Tony Denton, local and regional government liaison for Thames Water, came along to the meeting with three colleagues to answer residents’ questions. He said: “We will be looking at sewer performance in Hammersmith and Fulham and at the capacity of Hammersmith pumping station. In Hammersmith and Fulham there is a dual system where the pipes carry both foul water from your homes and rainfall.

"Most of the flooding incidents have happened as a result of unusually heavy rainfall, when the water mains’ capacity is insufficient to cope with the sudden volume of water.

"Basements with connections which lie below the level of the mains are particularly at risk. We are seeing more extreme weather events. The flooding in July was caused by a storm we classify as a one-in-one-hundred-years event.”

Asked what could be done in the meantime, such as installing more emergency valves to prevent flooding in the worst hit areas, Thames Water said it was not a solution they favour because of the risk that when valves are used it increases the risk of self flooding or simply shifts the water towards neighbouring properties, increasing their flooding risk.

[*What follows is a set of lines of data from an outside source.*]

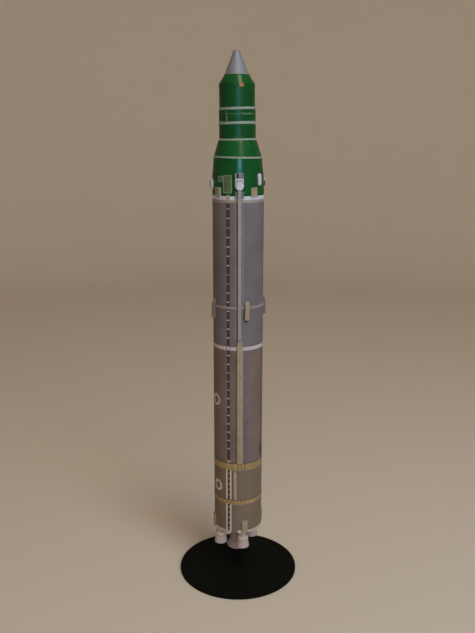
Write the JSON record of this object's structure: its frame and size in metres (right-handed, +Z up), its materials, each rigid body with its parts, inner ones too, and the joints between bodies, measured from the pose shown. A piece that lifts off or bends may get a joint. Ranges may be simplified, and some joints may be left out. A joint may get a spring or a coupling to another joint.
{
  "type": "card display model of a two-stage rocket on a round stand",
  "caption": "Slim rocket display model: long grey cylinder with raceway, bands and nozzle cluster, green stepped top with silver nose cone, held on a rod over a round black disc.",
  "frame": {"origin": "centre of the stand disc's underside, on the surface it stands on", "axes": "+Z up along the rocket's axis, -Y to the front with the raceway, +X to the right seen from the front"},
  "size_m": [0.0784, 0.0784, 0.3347],
  "materials": {
    "stand": "black satin",
    "white_card": "printed card, satin",
    "pale_grey_card": "printed card, satin",
    "nozzle_card": "printed card, satin",
    "grey_card": "printed card, satin",
    "gold_card": "printed card, satin",
    "cream_card": "printed card, satin",
    "tan_card": "printed card, satin",
    "green_card": "printed card, varnished",
    "silver_card": "silver paint on card"
  },
  "bodies": {
    "root": {"base_disc": "stand", "stand_rod": "stand", "tail_trim_ring": "white_card", "tail_bulkhead": "pale_grey_card", "core_nozzle": "nozzle_card", "nozzle_bell_1": "nozzle_card", "nozzle_bell_2": "nozzle_card", "nozzle_bell_3": "nozzle_card", "nozzle_bell_4": "nozzle_card", "nozzle_chamber_1": "nozzle_card", "nozzle_chamber_2": "nozzle_card", "nozzle_chamber_3": "nozzle_card", "nozzle_chamber_4": "nozzle_card", "tail_section": "grey_card", "mid_section": "grey_card", "first_stage_tube": "grey_card", "first_stage_top": "grey_card", "second_stage_tube": "grey_card", "lower_band": "gold_card", "upper_band": "gold_card", "white_ring": "white_card", "interstage_ring": "tan_card", "joint_ring_lower": "cream_card", "joint_ring_upper": "white_card", "equipment_bay": "green_card", "bay_ring": "cream_card", "flare_cone": "green_card", "flare_ring": "cream_card", "payload_lower": "green_card", "payload_ring_low": "cream_card", "payload_middle": "green_card", "payload_ring_high": "cream_card", "payload_upper": "green_card", "shoulder_cone": "green_card", "nose_cone": "silver_card", "tail_fairing_1": "tan_card", "tail_fairing_2": "tan_card", "tail_fairing_3": "tan_card", "tail_fairing_4": "tan_card", "separation_motor_1": "tan_card", "separation_motor_2": "tan_card", "separation_motor_3": "tan_card", "separation_motor_4": "tan_card", "raceway_lower": "tan_card", "raceway_upper": "tan_card", "lower_strip": "pale_grey_card", "connector_box": "white_card", "window_box": "white_card", "connector_tab_left": "pale_grey_card", "connector_tab_right": "pale_grey_card", "high_pod_1": "white_card", "high_pod_2": "white_card", "low_pod_1": "white_card", "low_pod_2": "white_card", "bay_foot_1": "tan_card", "bay_foot_2": "tan_card", "bay_foot_3": "tan_card", "bay_foot_4": "tan_card"}
  },
  "joints": []
}
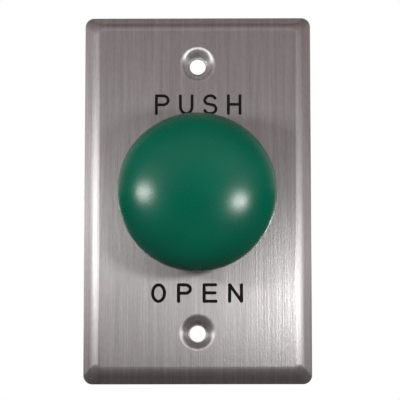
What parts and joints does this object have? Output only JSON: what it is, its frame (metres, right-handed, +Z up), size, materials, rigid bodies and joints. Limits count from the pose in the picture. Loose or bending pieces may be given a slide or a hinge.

Some residents who already have valves reported that they had failed to protect their homes in July. Residents also expressed frustration that Thames Water are still surveying the extent of the problem.

"We do have weaknesses and we are willing to address them, but we'll need  the help of the borough," said Mr Denton, who mentioned that  the water company had administered a series of surveys after this summer's flooding to residents in order to gauge which areas were affected the most. However, he said very little response was received from the community.

In response, residents argued that they have repeatedly reported their complaints to Thames Water which appear to have been lost or overlooked. Thames Water said that they had only had back 61 of the 1054 questionnaires they sent out in Hammersmith and Fulham after the July storms, but residents complained they had simply not received them. One resident suggested that people may be reluctant to report flooding for fear of the impact on their future insurance.

Tensions during the meeting mounted when the issues of the survey and the continuous flooding in Shepherd's Bush, specifically on Askew and Boscombe Roads, were raised. Boscombe Road property owner, Denise Burke, said:. ""They acknowledge the Victorian drainage but I cannot  accept the years of flooding. It is bizarre that they have done no work on the pipes."